BYRNE: Sandy, what about stunt  essays, like making a list or writing in verse or drawing a picture?

KREISBERG: Well, not sure if you can draw a picture. Just in terms of technology. Making a list of people and places that mattered to you, if done well, would get you a pass, which means if you were getting in, you would still get in. If you were a reject, you would still be rejected. It could depend on what you said about each.  In theory, that would be as good as a regular essay. Writing in verse, phew, risky, but I am rooting for you.

BYRNE: What about writing about ONE event?

KREISBERG: Sure, along the lines of “I’d like you to know about X, which reveals several things about me . . .”

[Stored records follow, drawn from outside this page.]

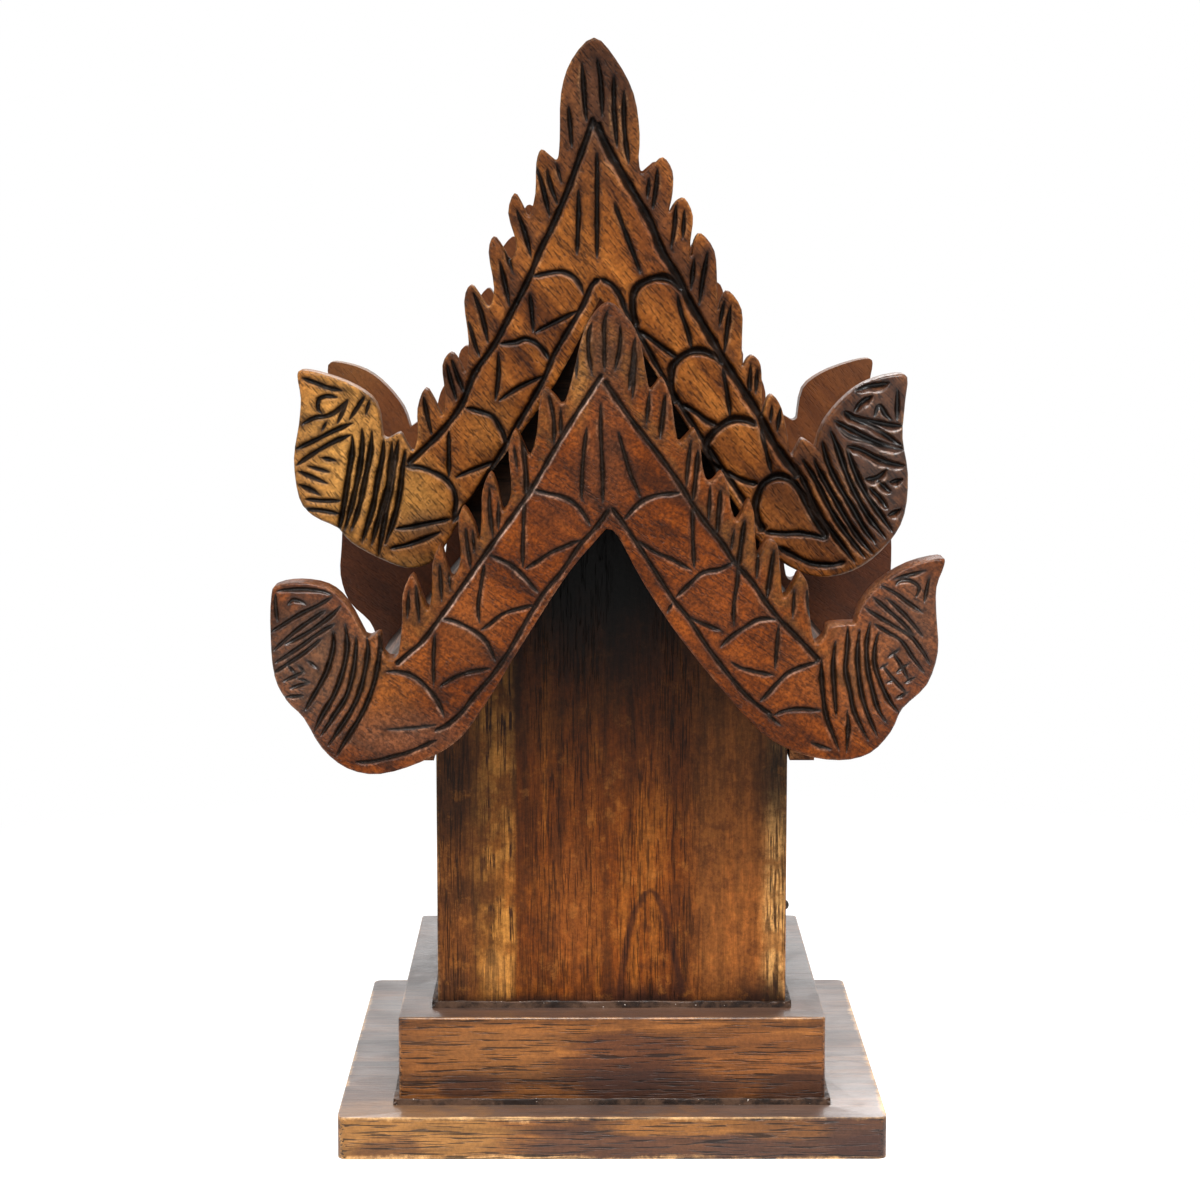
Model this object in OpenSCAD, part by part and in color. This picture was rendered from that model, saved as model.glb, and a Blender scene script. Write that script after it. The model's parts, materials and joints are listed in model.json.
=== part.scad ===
// Incense burner in the form of a small temple: stepped plinth, box body with
// an ash drawer, and a two-tier roof with carved gable boards that lifts off.
// Millimetres, +Z up, +Y to the rear, origin at the centre of the underside.

/* [Plinth] */
// Width of the base slab, left to right
base_w = 166; // [160:1:190]
// Depth of the base slab, front to rear
base_d = 163; // [156:1:184]
// Thickness of the base slab
base_t = 13; // [9:0.5:20]
// Corner radius of the base slab
base_corner_r = 3; // [1:0.5:6]
// Width of the plinth block
plinth_w = 130.5; // [124:0.5:146]
// Depth of the plinth block
plinth_d = 134; // [126:0.5:146]
// Height of the plinth block
plinth_h = 27; // [18:0.5:34]
// Corner radius of the plinth block
plinth_corner_r = 1.5; // [0.5:0.5:4]

/* [Body] */
// Width of the body, over the side walls
body_w = 107.5; // [104:0.5:118]
// Depth of the body, over the gable-end walls
body_d = 108; // [102:1:116]
// Thickness of the four walls
wall_t = 8; // [6:0.5:10]
// Height of the side walls above the plinth
wall_h = 113.8; // [104:0.2:124]
// Width of the flat peak of the gable-end walls
peak_w = 31; // [20:1:40]

/* [Ash drawer] */
// Width of the drawer front, along the long wall
drawer_w = 61; // [50:1:66]
// Height of the drawer front
drawer_front_h = 26.2; // [24:0.2:27]
// Height of the drawer's sides and back
drawer_side_h = 20; // [16:0.5:22]
// Gap between the drawer's back and the left wall
drawer_back_gap = 7.5; // [3:0.5:18]
// Thickness of the drawer's sides and back
drawer_side_t = 4; // [3:0.5:5]
// Thickness of the drawer's bottom
drawer_bottom_t = 3; // [2:0.5:4]
// Gap round the drawer front in its opening
drawer_gap = 0.5; // [0.3:0.1:0.8]
// Height of the runners' bearing face above the plinth
runner_rise = 6; // [5:0.5:8]
// Width of the bearing face under each drawer side
runner_seat_w = 6; // [4:0.5:8]
// Thickness of the guide strip beside each drawer side
guide_t = 3; // [2:0.5:4]
// Height of the guide strip above the bearing face
guide_h = 12; // [8:1:16]
// Running gap between the drawer and the runners' bearing faces
runner_gap = 0.3; // [0.2:0.1:0.5]
// Height of the brass ash liner
liner_h = 12; // [8:1:15]
// Thickness of the liner's sheet
liner_t = 1; // [0.6:0.1:1.4]
// Gap between the liner and the drawer's walls
liner_gap = 0.3; // [0.2:0.1:0.5]

/* [Drawer knob] */
// Radius of the knob's round plate
knob_plate_r = 5; // [4:0.5:7]
// Thickness of the knob's plate
knob_plate_t = 0.5; // [0.4:0.1:1]
// Radius of the knob's neck and of its shank
knob_neck_r = 1; // [0.8:0.1:1.4]
// Radius of the knob's round head
knob_head_r = 1.8; // [1.6:0.1:2.6]
// Distance from the drawer front to the centre of the head
knob_reach = 2.7; // [2.6:0.1:5]
// Radial fit of the shank in its hole
shank_fit = 0.05; // [0.02:0.01:0.1]

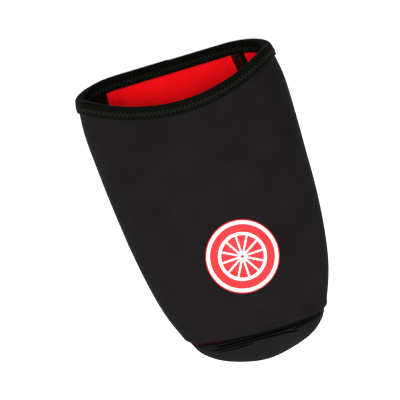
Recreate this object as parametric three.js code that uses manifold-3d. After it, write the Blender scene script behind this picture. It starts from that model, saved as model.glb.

Stanford essays often work that way. “What matters most to me is the year I spent doing X”

BYRNE: Any final tips?

KREISBERG: Don’t fall down a hole. Writing can be a drug. That is good and bad. The drug can energize you and distort your judgment. Leave lots of time for revision. Show your essay to people. They may not be able to tell you what is good or bad, although sometimes they can, but they can alert you to what is odd, offensive, unclear, or just annoying, Trust those responses, even if they are inarticulate. As with the HBS interview, the real test is not to blow it. This essay, in terms of  adding value to what they actually do know about you from everything else, is not going to turn bronze into gold. It may turn high silver into low gold, and that can be critical. It can also turn gold into gold dust, seriously, so make sure that does not happen.